You still can do an insert after the fact. Route out an oval 1/2" to 3/4" larger than the box that goes almost to your deck.Knock out last few beads with a screwdriver. Cut out and insert using some Poly foam,xps,d-cell,corecell,etc. Gorrilla glue it in place. Route out for your box and then epoxy it in. No need to worry about exotherm now. Sand flush then add a patch of glass over the box and insert.

CJ

Ya know, cj's right, you can still do the insert. A little more trouble now, but if you use 6 lb foam it'll be strong as.

Lebowski,

 

   Your project sounds like it's AAALLLLLOOOOOOTT more interesting than what we got going on.  Not to mention the only surf here is on the internet!  Good luck with it.  Post whatever you end up doing, and if you took pics along the way it would be awesome. I really like the oval insert idea BTW.

 

  Oh,  If you need something bigger than the 8' while your working on this one I can email you my garage code.

 

Shane,

 

"Why do I get all the reterms, hmmmmmmmm."

I was thinking you could take a Sawzall blade or jigsaw blade and scribe out two slots that go all the way to the deck - like the H pattern FCS does. Just create to slots that extend the plane of the sides of the routed out hole all the way through to the deck glass. The slots will only be as thick as the width of the blade, but it will help support the box with little extra weight.

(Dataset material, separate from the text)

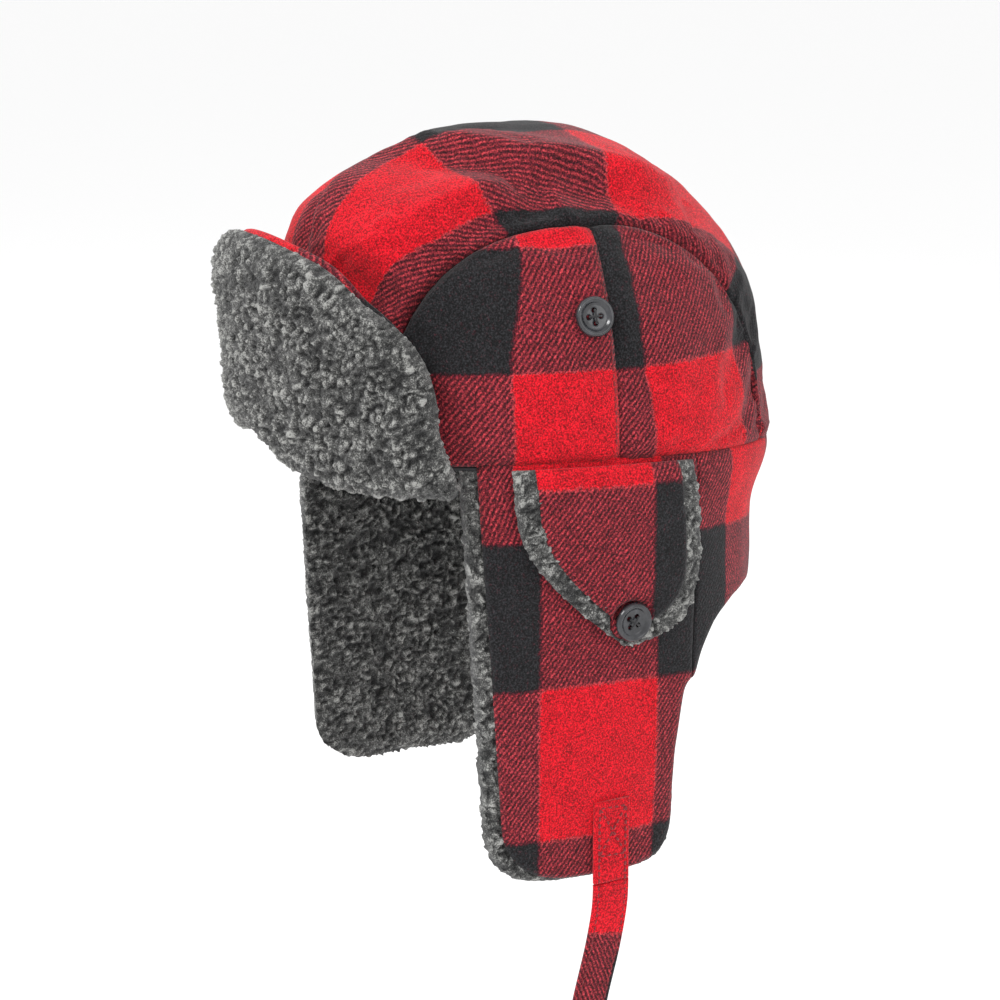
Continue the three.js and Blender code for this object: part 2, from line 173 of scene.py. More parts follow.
def unit(vectors):
    return vectors / np.maximum(np.linalg.norm(vectors, axis=-1, keepdims=True), 1e-12)


_draw = np.random.default_rng(11)
_SLOPES = unit(_draw.normal(size=(256, 3)))
_ORDER = _draw.permutation(256)


def picked(cell):
    """A number from 0 to 255 for each lattice cell, always the same for the same cell."""
    at = cell % 256
    return _ORDER[(_ORDER[(_ORDER[at[:, 0]] + at[:, 1]) % 256] + at[:, 2]) % 256]


def noise(points, size, seed=0):
    """Smooth noise from about -1 to 1, with lumps of the given size."""
    place = points / size + 17.3 * seed
    cell = np.floor(place).astype(int)
    part = place - cell
    ease = part**3 * (part * (6 * part - 15) + 10)
    total = np.zeros(len(points))
    for corner in itertools.product((0, 1), repeat=3):
        slope = np.sum(_SLOPES[picked(cell + corner)] * (part - corner), axis=1)
        total += slope * np.prod(np.where(corner, ease, 1 - ease), axis=1)
    return 1.6 * total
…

I appreciate all the input on how to fix the 1lb problem. I am having a hard time convincing myself to modify my current board for the fins sake. I have no problem putting on a glass on. Starting to sound easier than any other option. This is only my third board and it came out much better than I anticipated so the thought of routing out an oval in the glass and foam just makes me queasy. The H pattern sound more doable but I still believe the glass fin on would be a better option for me, no modifying of finished board and now worries of heat. I now know if I ever do another 1lb board an insert is the way to go, I have some left over Biofoam scraps that are kinda greenish, wonder it that would work and have a little greenish oval design? Thanks to everyone for all the input.